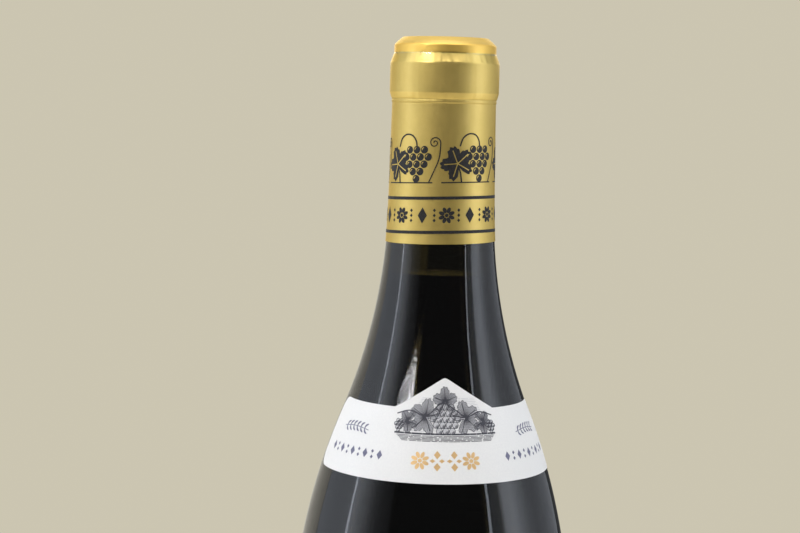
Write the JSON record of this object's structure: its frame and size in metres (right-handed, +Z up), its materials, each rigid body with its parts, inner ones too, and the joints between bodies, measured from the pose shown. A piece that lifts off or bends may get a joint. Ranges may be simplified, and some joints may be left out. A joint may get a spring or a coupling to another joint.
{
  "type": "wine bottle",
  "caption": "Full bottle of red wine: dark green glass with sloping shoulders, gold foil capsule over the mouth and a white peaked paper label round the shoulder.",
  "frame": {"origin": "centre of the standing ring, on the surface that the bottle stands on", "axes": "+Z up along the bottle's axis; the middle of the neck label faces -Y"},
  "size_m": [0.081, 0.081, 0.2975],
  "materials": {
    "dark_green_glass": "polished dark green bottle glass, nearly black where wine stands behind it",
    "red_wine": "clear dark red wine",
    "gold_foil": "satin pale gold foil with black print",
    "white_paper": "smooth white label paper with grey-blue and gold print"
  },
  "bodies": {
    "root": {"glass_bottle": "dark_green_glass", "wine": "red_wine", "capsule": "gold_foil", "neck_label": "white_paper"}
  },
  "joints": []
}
...
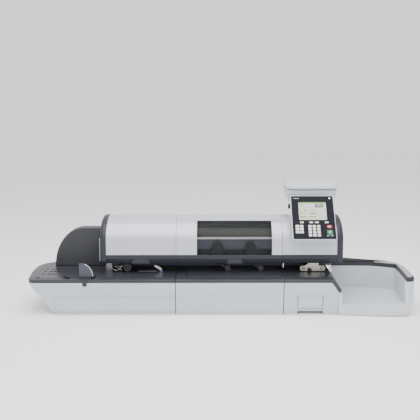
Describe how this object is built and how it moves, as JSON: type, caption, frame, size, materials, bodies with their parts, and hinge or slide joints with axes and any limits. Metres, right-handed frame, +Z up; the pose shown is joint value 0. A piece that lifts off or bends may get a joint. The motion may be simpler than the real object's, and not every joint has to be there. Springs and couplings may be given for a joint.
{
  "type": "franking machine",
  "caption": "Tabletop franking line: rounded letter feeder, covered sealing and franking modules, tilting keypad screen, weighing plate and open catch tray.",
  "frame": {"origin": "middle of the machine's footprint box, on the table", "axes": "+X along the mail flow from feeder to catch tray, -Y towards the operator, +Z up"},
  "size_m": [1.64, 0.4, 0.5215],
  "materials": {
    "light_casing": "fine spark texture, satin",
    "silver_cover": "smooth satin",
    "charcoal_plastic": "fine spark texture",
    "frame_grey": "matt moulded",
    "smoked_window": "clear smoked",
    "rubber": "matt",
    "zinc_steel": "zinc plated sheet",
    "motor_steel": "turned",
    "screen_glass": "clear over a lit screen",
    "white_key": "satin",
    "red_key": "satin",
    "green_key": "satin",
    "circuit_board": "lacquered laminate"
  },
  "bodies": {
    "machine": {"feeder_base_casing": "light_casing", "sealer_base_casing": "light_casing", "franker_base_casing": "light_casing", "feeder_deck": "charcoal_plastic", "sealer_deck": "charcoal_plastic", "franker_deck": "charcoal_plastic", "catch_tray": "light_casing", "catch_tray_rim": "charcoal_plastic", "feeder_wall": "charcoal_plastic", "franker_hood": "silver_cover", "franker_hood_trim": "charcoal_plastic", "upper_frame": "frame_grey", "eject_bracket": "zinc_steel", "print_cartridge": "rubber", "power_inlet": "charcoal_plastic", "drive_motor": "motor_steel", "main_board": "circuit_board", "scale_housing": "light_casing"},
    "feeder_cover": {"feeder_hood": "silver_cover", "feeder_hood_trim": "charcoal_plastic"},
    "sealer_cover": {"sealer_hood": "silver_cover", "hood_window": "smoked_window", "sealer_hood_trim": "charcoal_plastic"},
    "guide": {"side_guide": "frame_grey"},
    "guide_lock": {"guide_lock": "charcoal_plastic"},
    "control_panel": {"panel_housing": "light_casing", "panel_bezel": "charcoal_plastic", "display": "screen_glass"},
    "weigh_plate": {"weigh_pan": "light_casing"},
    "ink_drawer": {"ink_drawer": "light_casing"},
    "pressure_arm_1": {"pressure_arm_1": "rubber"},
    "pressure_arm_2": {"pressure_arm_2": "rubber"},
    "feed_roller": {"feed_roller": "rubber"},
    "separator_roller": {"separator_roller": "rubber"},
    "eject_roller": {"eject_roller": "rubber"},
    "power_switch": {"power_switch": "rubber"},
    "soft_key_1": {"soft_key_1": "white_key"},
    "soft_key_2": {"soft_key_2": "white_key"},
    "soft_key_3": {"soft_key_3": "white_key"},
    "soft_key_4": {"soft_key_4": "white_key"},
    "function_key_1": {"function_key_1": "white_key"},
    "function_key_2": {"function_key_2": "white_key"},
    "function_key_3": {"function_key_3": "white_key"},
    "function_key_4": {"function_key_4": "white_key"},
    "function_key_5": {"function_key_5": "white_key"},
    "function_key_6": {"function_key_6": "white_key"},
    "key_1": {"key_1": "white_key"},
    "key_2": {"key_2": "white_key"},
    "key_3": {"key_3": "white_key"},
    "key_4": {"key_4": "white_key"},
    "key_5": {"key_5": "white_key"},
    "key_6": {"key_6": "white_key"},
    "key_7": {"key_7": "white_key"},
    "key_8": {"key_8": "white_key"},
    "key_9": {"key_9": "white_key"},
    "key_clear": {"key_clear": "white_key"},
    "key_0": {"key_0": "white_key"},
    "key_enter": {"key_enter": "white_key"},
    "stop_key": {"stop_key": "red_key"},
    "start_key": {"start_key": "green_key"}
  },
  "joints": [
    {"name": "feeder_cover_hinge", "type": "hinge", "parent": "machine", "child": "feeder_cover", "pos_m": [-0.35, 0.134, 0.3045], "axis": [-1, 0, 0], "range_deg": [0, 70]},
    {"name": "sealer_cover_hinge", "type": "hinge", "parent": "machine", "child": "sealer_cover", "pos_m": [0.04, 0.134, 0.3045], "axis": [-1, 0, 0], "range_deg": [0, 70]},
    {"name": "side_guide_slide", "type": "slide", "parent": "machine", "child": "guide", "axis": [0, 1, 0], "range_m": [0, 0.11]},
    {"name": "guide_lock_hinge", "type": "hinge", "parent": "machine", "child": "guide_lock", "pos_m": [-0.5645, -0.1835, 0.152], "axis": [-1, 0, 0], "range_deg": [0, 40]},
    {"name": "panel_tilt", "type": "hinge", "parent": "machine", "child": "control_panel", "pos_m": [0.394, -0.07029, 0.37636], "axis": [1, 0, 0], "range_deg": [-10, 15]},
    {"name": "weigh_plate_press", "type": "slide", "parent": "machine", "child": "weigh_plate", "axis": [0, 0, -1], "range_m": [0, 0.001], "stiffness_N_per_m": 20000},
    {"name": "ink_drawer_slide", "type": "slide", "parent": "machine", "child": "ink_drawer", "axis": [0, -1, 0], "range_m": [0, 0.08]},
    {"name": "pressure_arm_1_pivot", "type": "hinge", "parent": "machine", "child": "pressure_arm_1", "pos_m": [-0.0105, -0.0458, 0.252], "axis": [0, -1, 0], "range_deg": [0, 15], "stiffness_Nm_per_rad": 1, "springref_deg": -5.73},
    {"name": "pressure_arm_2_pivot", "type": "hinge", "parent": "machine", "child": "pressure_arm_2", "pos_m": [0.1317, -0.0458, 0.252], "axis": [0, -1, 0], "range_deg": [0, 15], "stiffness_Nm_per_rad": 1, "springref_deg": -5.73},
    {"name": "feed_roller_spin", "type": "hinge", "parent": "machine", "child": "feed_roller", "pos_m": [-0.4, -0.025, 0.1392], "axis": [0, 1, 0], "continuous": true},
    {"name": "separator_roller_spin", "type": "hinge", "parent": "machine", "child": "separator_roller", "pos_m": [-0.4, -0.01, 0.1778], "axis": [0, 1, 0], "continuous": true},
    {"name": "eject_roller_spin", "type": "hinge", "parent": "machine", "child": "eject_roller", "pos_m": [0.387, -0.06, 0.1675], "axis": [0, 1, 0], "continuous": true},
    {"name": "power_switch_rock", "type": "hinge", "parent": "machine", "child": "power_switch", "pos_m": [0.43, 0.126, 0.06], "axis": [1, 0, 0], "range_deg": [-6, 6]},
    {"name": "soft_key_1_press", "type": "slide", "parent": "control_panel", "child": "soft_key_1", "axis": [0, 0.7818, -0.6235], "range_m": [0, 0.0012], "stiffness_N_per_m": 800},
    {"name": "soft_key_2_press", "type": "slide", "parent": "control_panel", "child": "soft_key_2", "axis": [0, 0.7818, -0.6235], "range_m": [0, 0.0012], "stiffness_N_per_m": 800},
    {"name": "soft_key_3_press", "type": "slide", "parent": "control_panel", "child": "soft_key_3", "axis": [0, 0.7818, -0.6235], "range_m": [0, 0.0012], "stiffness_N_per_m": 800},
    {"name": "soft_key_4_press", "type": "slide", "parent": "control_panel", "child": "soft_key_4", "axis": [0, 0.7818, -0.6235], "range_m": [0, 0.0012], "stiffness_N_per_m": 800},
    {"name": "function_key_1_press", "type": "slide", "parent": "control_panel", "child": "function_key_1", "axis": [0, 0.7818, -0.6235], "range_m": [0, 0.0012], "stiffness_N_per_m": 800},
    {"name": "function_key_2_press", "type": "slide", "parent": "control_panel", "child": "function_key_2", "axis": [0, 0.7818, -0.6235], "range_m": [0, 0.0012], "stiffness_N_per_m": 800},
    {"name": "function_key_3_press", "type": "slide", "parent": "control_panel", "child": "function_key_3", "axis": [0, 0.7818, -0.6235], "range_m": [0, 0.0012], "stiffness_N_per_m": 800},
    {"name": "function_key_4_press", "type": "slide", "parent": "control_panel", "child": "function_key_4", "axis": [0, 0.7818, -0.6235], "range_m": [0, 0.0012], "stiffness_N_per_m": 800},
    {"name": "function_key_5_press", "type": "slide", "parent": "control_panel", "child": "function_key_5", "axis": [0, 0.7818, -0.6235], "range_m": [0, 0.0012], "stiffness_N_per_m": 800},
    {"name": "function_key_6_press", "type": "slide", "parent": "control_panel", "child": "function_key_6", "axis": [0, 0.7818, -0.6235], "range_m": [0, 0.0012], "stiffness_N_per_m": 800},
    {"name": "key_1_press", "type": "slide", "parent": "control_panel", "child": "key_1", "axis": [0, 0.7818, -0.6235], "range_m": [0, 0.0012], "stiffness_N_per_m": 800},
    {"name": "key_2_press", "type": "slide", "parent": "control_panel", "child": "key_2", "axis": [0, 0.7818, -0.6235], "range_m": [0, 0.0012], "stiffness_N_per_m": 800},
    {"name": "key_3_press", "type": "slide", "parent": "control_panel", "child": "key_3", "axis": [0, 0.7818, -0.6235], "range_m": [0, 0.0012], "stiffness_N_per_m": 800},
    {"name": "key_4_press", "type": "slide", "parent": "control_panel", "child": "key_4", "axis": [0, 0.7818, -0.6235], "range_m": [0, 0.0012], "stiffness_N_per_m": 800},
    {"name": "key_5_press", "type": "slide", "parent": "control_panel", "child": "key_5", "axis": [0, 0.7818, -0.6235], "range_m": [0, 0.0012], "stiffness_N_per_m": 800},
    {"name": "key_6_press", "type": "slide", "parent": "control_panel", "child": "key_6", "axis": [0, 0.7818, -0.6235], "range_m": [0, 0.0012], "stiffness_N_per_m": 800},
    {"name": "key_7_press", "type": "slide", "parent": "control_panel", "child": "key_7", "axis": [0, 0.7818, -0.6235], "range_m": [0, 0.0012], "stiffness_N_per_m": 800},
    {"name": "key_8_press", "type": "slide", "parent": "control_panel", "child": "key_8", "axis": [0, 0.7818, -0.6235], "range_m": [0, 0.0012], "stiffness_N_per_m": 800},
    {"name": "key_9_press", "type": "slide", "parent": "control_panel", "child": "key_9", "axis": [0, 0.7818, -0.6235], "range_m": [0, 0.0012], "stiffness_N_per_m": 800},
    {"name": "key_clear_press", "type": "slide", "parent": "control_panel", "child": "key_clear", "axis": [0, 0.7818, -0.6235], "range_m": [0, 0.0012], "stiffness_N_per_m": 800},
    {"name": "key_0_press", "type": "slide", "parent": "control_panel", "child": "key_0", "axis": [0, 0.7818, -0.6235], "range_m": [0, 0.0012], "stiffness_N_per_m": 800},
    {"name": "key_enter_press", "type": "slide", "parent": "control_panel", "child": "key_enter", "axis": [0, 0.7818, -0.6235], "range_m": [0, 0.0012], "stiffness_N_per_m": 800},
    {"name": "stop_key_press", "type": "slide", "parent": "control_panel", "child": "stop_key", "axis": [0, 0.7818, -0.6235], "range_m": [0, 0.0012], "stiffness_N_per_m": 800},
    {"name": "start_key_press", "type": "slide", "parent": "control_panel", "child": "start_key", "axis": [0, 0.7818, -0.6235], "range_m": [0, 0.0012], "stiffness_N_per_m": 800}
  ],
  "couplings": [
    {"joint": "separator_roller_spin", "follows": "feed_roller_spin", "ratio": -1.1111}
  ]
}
* * *
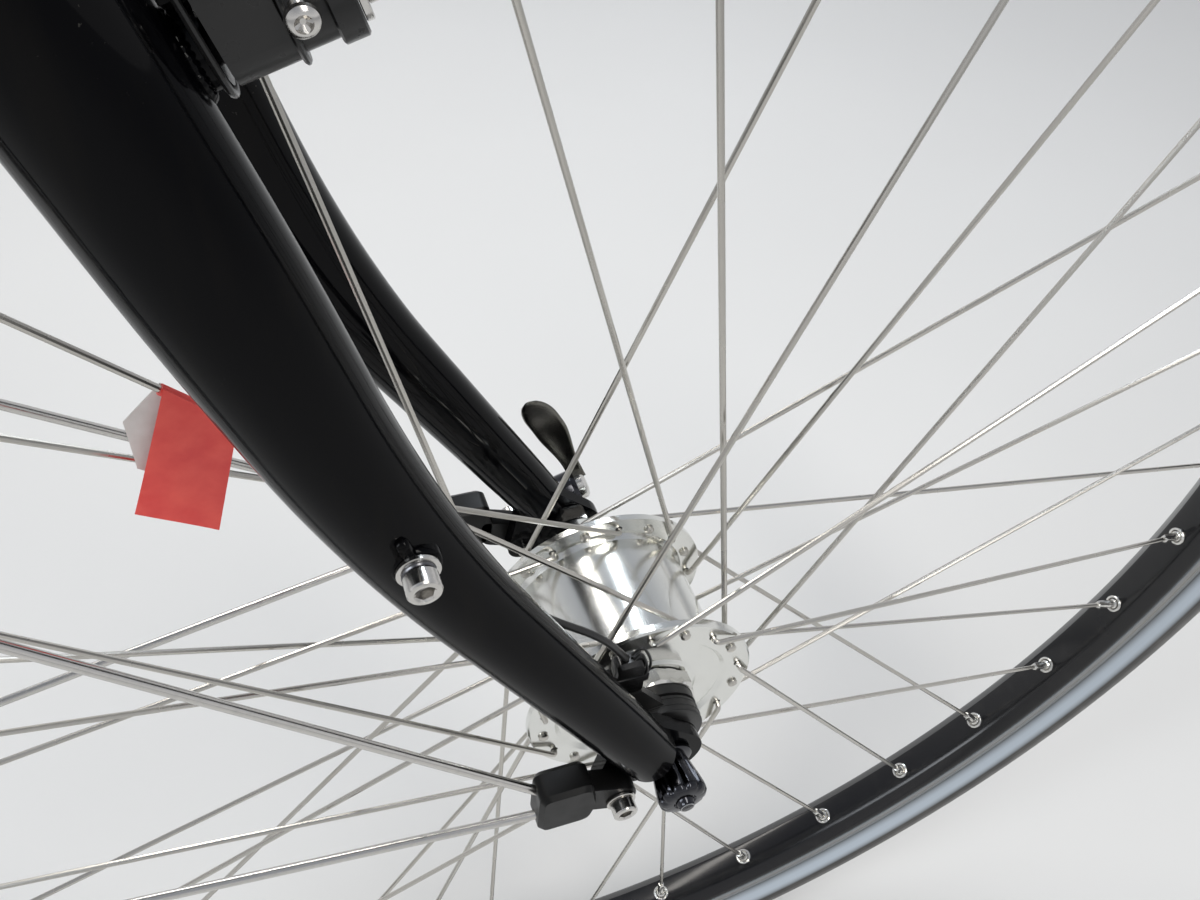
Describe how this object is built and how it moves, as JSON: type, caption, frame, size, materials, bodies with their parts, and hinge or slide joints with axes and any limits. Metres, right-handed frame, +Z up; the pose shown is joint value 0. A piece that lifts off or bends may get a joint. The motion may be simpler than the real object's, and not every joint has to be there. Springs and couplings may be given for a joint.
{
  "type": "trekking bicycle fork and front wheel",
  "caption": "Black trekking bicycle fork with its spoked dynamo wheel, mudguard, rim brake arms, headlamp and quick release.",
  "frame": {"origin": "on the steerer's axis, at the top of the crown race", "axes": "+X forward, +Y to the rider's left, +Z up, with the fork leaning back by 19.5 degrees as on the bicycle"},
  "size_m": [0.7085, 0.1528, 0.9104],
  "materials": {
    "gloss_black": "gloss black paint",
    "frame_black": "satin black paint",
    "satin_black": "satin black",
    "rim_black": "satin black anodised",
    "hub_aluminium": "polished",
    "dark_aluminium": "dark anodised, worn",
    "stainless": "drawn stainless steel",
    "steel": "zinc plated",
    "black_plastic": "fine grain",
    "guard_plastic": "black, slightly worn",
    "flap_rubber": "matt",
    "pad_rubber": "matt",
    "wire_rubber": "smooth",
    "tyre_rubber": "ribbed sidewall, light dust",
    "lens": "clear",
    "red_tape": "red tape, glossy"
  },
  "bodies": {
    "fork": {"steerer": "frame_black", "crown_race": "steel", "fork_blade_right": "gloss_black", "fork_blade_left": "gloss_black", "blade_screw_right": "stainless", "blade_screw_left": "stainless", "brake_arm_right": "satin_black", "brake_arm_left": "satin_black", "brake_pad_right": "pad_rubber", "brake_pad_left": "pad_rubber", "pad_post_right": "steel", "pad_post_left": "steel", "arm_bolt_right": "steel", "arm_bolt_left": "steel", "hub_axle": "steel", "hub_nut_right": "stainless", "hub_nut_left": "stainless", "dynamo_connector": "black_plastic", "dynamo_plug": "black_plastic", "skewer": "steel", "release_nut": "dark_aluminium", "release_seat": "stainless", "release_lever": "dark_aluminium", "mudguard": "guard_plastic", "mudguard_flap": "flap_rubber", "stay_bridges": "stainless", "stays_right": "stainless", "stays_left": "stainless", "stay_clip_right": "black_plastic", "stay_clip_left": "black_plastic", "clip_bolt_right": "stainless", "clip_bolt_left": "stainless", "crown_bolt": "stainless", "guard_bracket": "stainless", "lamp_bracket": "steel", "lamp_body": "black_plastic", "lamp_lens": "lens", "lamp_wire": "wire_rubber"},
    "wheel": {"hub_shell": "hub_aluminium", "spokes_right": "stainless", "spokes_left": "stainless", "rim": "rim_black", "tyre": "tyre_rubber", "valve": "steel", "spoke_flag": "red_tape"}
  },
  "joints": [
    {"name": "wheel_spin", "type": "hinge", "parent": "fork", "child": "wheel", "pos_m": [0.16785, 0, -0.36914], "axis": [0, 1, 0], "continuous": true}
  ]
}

### EXERCISE DESCRIPTION
Filter out all lines lacking the word "from" and copy the rest.

### FINAL RESULT
Write the JSON record of this object's structure: its frame and size in metres (right-handed, +Z up), its materials, each rigid body with its parts, inner ones too, and the joints between bodies, measured from the pose shown. A piece that lifts off or bends may get a joint. Ranges may be simplified, and some joints may be left out. A joint may get a spring or a coupling to another joint.
  "frame": {"origin": "middle of the machine's footprint box, on the table", "axes": "+X along the mail flow from feeder to catch tray, -Y towards the operator, +Z up"},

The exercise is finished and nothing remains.